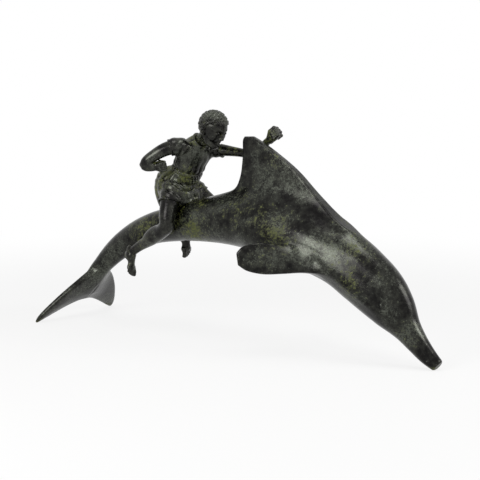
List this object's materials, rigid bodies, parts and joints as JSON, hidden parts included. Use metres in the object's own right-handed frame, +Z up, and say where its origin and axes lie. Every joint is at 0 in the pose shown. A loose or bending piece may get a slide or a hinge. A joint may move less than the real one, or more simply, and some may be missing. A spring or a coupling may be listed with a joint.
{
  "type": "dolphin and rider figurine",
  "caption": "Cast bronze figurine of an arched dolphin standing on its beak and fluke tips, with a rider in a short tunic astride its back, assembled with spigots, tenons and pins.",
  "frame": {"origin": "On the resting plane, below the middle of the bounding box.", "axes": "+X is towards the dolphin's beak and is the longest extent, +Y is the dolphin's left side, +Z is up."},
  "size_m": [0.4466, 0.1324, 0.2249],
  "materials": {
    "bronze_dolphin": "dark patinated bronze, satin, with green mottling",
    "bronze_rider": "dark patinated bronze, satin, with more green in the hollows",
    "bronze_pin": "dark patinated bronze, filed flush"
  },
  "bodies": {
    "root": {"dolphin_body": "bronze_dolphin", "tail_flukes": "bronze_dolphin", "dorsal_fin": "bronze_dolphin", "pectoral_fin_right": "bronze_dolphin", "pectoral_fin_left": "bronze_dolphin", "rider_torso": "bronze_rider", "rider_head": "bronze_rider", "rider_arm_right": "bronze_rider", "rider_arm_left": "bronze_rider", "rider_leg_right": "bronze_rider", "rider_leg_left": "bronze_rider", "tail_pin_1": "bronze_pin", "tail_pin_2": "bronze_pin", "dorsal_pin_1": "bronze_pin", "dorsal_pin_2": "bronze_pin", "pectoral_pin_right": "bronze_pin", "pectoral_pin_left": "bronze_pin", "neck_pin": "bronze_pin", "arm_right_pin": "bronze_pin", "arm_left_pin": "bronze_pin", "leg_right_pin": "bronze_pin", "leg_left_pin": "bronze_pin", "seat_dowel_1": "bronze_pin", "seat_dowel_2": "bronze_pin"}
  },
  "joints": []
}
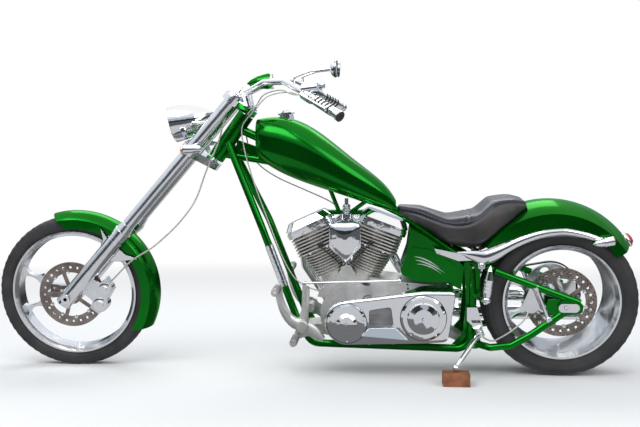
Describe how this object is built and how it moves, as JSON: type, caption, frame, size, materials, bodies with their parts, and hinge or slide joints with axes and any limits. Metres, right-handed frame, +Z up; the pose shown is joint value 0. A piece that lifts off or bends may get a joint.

-.-.-

Filter the records above and return every line that holds the word "materials".

Written answer:
List this object's materials, rigid bodies, parts and joints as JSON, hidden parts included. Use metres in the object's own right-handed frame, +Z up, and say where its origin and axes lie. Every joint is at 0 in the pose shown. A loose or bending piece may get a slide or a hinge. A joint may move less than the real one, or more simply, and some may be missing. A spring or a coupling may be listed with a joint.
  "materials": {
Describe how this object is built and how it moves, as JSON: type, caption, frame, size, materials, bodies with their parts, and hinge or slide joints with axes and any limits. Metres, right-handed frame, +Z up; the pose shown is joint value 0. A piece that lifts off or bends may get a joint.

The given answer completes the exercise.